A very helpful and informed volunteer with Cornish connections makes my visit extremely interesting. I scuttle off into the sunshine like an emerging beetle from my dark lair to find Owen & Alice who have seen enough of Perth. We head back to Freo on the train. Owen choses to come home. Alice and I go off in search of a nail shop. Not the metal sort. The painted sort.
We find one. There are 6 ‘massage’ chairs (the chairs vibrate) with footbaths for pedicures and about 10 work stations for hands! The staff are all young possibly chinese lasses and lads. I get a lad! Alice gets at least three lasses including the boss lady to see to hands and feet. I have to say the end result is great but the hand and forearm massage was like a visit to the osteopath and if Alice’s feet had been filed any harder she would have bled.

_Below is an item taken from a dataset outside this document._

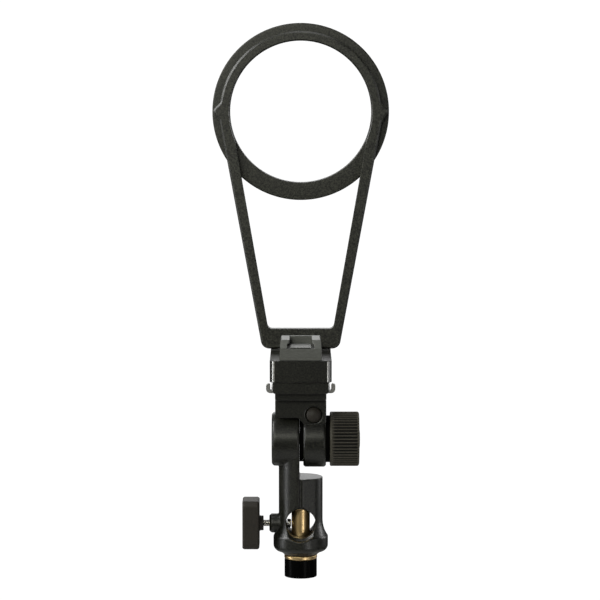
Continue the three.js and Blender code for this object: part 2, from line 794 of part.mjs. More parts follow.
function yokeOutline() {
  const nubLow = RING_HEIGHT - 6.5;
  const nubHigh = 8.8; // above the ring's centre
  const cornerRadius = 6.1;
  const cornerX = armOuter(YOKE_LOW) - cornerRadius * 0.83;
  const startAngle = THREE.MathUtils.radToDeg(Math.asin(nubHigh / YOKE_RADIUS));
  return mirrored([
    ...arc(cornerX, YOKE_LOW + cornerRadius, cornerRadius, -90, -10.5, 5),
    [armOuter(nubLow), nubLow],
    [armOuter(nubLow) + 0.9, nubLow + 0.7],
    [NUB_REACH - 0.6, RING_HEIGHT - 1.1],
    [NUB_REACH, RING_HEIGHT + 0.1],
    [NUB_REACH - 0.2, RING_HEIGHT + 1.4],
    [NUB_REACH - 1.3, RING_HEIGHT + 3.1],
    [NUB_REACH - 3.9, RING_HEIGHT + 5.5],
    [NUB_REACH - 5, RING_HEIGHT + 6.9],
    ...arc(0, RING_HEIGHT, YOKE_RADIUS, startAngle, 90, 20),
  ]);
}

function yokeOpening() {
  const cornerRadius = 3.6;
  const arcEnd = -20.5; // where the arm meets the arc, from the ring's centre
  const cornerX = armInner(BAR_TOP) - cornerRadius * 0.83;
  const endAngle = THREE.MathUtils.radToDeg(Math.asin(arcEnd / YOKE_OPENING));
  return mirrored([
    ...arc(cornerX, BAR_TOP + cornerRadius, cornerRadius, -90, -10, 4),
    ...arc(0, RING_HEIGHT, YOKE_OPENING, endAngle, 90, 28),
  ]);
}

function yokeFrame() {
  const plate = extruded(yokeOutline(), YOKE_FRONT, YOKE_BACK, ALONG_Y);
  const opening = extruded(yokeOpening(), YOKE_FRONT - 1, YOKE_BACK + 1, ALONG_Y);
  const barHoles = [-1, 1].map((side) => bar(2.3, 150, 166.6, "z", [side * YOKE_SCREW_X, YOKE_SCREW_Y, 0]));
  const nubHoles = [-1, 1].map((side) => {
    return bar(1.8, YOKE_FRONT + 2.5, RING_BACK, "y", [side * RING_SCREW_X, 0, RING_HEIGHT]);
  });
  return cut(plate, opening, ...barHoles, ...nubHoles);
}

function softboxRing() {
  const lipInner = 53;
  const lipOuter = 56;
  const lipBack = RING_BACK + 3;
  const profile = [
    [RING_OPENING, RING_FRONT + 0.6],
    [RING_OPENING + 0.6, RING_FRONT],
    [RING_RADIUS - 0.8, RING_FRONT],
    [RING_RADIUS, RING_FRONT + 0.8],
    [RING_RADIUS, RING_BACK - 0.8],
    [RING_RADIUS - 0.8, RING_BACK],
    [lipOuter, RING_BACK],
    [lipOuter, lipBack],
    [lipInner, lipBack],
    [RING_OPENING, RING_BACK],
    [RING_OPENING, RING_FRONT + 0.6],
  ];
  const ring = turned(profile, "y", [0, 0, RING_HEIGHT], RING_FACETS);
  const holes = [-1, 1].map((side) => {
    const hole = [
      [0, YOKE_FRONT],
      [1.8, YOKE_FRONT],
      [1.8, RING_BACK - 3.9],
      [3.2, RING_BACK - 2.5],
      [3.2, RING_BACK + 5],
      [0, RING_BACK + 5],
    ];
    return turned(hole, "y", [side * RING_SCREW_X, 0, RING_HEIGHT], SCREW_FACETS);
  });
  return cut(ring, ...holes);
}

function ringScrew(side) {
  const profile = [
    [0, YOKE_FRONT + 3],
    [1.2, YOKE_FRONT + 3],
    [1.5, YOKE_FRONT + 3.3],
    [1.5, RING_BACK - 3.7],
    [2.9, RING_BACK - 2.2],
    [2.9, RING_BACK - 0.7],
    [0, RING_BACK - 0.7],
  ];
  return turned(profile, "y", [side * RING_SCREW_X, 0, RING_HEIGHT], SCREW_FACETS);
}

// ---------- assembly ----------

addNode("stand_tube", standTube(), tubeBlack);
addNode("spigot", spigot(), brass);

addNode("receiver_body", receiverBody(), castBlack);
addNode("lock_bush", lockBush(), brass);
addNode("tilt_bolt", tiltBolt(), steel);
addNode("cheek_cap", cheekCap(), castBlack);
addNode("friction_disc", frictionDisc(), nylon);

addNode("lock_pad", lockPad(), steel);
addNode("lock_screw", lockScrew(), steel);
addNode("lock_knob", lockKnob(), knobPlastic);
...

Al of course had trainers and socks. No no. Not after 3 coats of varnish. She is wearing a pair of borrowed flipflops, pink, three sizes too small. Clearly she can’t wear them home. They offer a pair of bright canary yellow PAPER flipflops to go home in. Yeah right. We have a 15 minute walk. So Al flips into Coles for a $2 pair of clearance attractive black flipflops which she manages until we are halfway home by which time the varnish is dry and she has the beginnings of a blister.
We decide on a drink in the market bar. Most of the stalls were still open. A group of boys are gathered near us – piled dreadlocks, a bandana, long blond hair worn with a full blond beard. Quite a gathering. The piled dreadlocks fascinate me. The style lookes a little like Alice’s vegemite scroll from earlier in the week. Actually it looks rather like a marmite pretzel. I am about to take a picture. Alice stops me, horrified. You can’t do that Mother! Shame. I would’ve asked him.
We trundle home mellowed by wine and beer, purchasing ingredients for a pear, goats cheese and toasted pumpkin salad from the lovely local shop.
The house is chilly tonight. Clear skies and a WA winter. Ah well. Find a jumper. Tomorrow is Alice’s last day. Sad sad.